BRANDON — On the flat top of this two-story brick building, even nearby trees don't cast a shadow. It's a feature David Ewing hopes will give him a tiny edge in the slowly recovering office-space market.
This week, contractors installed 256 solar panels — row after row of glinting polycrystal, facing south. In time, Ewing would like to see 480 more. They would generate more than half the electricity for the 66,000-square-foot office building with tenants like a medical lab, oral surgeon and travel and real estate companies.
Each month, he figures, the solar boost will cover the cost of privately financing the more than $300,000 project. And he'll have another way to market space in a building that's only about 70 percent full. The solar array could attract companies or government agencies that want to limit their environmental footprint.
"It's a feel-good thing," he said. "We can hopefully fill up our empty space faster than someone who doesn't have that."
The project, perhaps the largest private solar installation in Hillsborough County, is a sign that falling prices and rising incentives will start to attract businesses with an eye on the bottom line.
For decades, the solar industry in Florida focused on pools or hot water heaters. Solar electricity was simply too expensive to be widely attractive.
"Now we're starting to see it shifting from pool heating," said Bruce Kershner, executive director of the Florida Solar Energy Industries Association near Orlando.
It began in 2006, he said, when the Florida Legislature started a solar rebate program that expired in June. Now federal programs are a bigger help. Meanwhile, utility companies will start rolling out details in the new year on their own incentives, he said.
For commercial property, it's just the beginning, said Juniper Duffin, a senior property manager in Clearwater with Colliers International.
So far, most of the focus on energy efficiency has been on low- or no-cost strategies to reduce environmental impact, not expensive shifts to alternative energy, she said. Some building owners have installed solar panels and seen cost-benefit savings, she said, but only over a long time frame.
"One day that'll be one of those things that more building owners will start to buy into," she said. "It takes buy-in from not just the tenants and the owners, but also the leasing agents — everybody who touches that property."
The government's helping to lead the way, she said. Not just with incentives, but with government leases that require energy efficiency, which could favor a building such as Ewing's with a large solar array.
"It's really great to see, because obviously the government has to be on board to make everybody else realize how important it is," Duffin said.
Ewing knows he's making his property more attractive for prospective government tenants. He's also looking forward to a federal check within 60 days for a third of the cost of the system. He figures it's a great time to invest, not just because of incentives, but also because of a lower price tag on construction.
Dean Greene of Solar Specialist Inc. in Brandon worked with Ewing to get installation costs down to $5.25 a watt for the 60-kilowatt system.

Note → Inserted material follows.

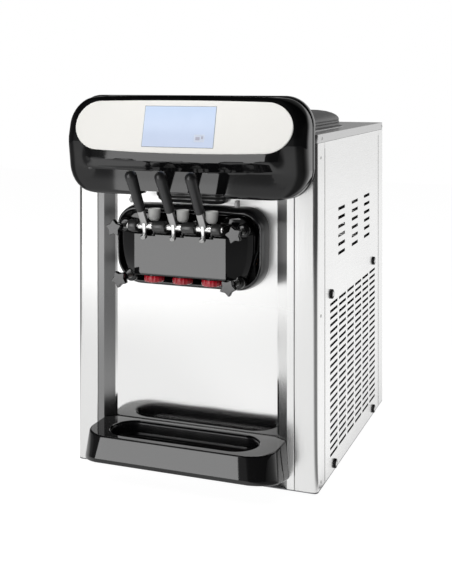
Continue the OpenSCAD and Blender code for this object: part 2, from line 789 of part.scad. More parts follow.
module drip_pan() color("#1c1c1c") place() difference() {
    union() {
        translate([0, 0, tray_top - 34]) linear_extrude(30) pocket_outline(-4 - pan_gap);
        translate([0, 0, tray_top - 7.7]) linear_extrude(4.7) pocket_outline(-pan_gap);
    }
    translate([0, 0, tray_top - 32]) linear_extrude(40) pocket_outline(-4 - pan_gap - 2);
}

// ---- assembly ----

base_pan();
rubber_feet();
frame_posts();
left_side_panel();
right_side_panel();
rear_panel();
top_panel();
front_panel();
left_front_column();
right_front_column();
header_shell();
header_back_cover();
header_face_panel();
touch_screen();
control_board();
switch_housing();
head_surround();
dispensing_block();
pivot_pin();
for (i = [0 : 2]) {
    lever_arm(lever_xs[i]);
    lever_grip(lever_xs[i]);
    draw_valve(lever_xs[i]);
    nozzle_cap(lever_xs[i]);
}
for (i = [0 : 3])
    star_knob(stud_points[i]);
head_studs();
freezing_cylinder(-cylinder_x);  // freezing_cylinder_left
freezing_cylinder(cylinder_x);  // freezing_cylinder_right
beater(-cylinder_x);  // beater_left
beater(cylinder_x);  // beater_right
gearbox();
gearbox_pulley();
beater_motor();
motor_pulley();
drive_belt();
compressor();
condenser();
condenser_fan();
fan_shroud();
refrigerant_pipes();
hopper(-hopper_x);  // hopper_left
hopper(hopper_x);  // hopper_right
hopper_lid(-hopper_x);  // hopper_lid_left
hopper_lid(hopper_x);  // hopper_lid_right
mix_tube(-cylinder_x);  // mix_tube_left
mix_tube(cylinder_x);  // mix_tube_right
drip_tray();
drip_pan();
panel_screws();
cable_gland();
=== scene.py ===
"""Looks of the counter-top soft serve machine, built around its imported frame. World lengths are metres.

Shapes are written in millimetres from the cabinet: x from the middle, y from the front plane, z from the underside.
"""
from math import asin, atan, cos, hypot, pi, radians, sin, sqrt, tan

import bmesh
import bpy
from mathutils import Matrix, Vector

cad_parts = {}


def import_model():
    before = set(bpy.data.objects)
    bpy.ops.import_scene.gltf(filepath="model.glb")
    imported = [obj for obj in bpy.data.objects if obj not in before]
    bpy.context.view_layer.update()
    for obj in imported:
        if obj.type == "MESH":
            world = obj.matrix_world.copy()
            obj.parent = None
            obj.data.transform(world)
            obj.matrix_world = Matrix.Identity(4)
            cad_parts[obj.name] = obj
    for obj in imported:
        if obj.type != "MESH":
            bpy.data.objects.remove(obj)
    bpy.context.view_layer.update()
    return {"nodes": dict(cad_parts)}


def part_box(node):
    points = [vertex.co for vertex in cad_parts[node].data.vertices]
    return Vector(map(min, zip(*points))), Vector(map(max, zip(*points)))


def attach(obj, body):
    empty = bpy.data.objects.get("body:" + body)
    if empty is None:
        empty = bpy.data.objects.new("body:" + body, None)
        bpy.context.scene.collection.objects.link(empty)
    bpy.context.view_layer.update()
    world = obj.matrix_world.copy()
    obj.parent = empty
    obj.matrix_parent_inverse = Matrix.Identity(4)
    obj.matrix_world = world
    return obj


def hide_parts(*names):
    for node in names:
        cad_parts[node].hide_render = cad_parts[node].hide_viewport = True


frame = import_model()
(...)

"You're going to get more for your money right now," Greene said.
Business has never been better for solar panel installations, he said. Two years ago, three guys could handle the work. This week, a crew of 12 worked on Ewing's roof.
"Every day I think it can't get busier, it does," he said.
Ewing tells him as prices drop, he'll give him more business — when the bill hits $4 a watt, that's when he'll add the extra 480 panels.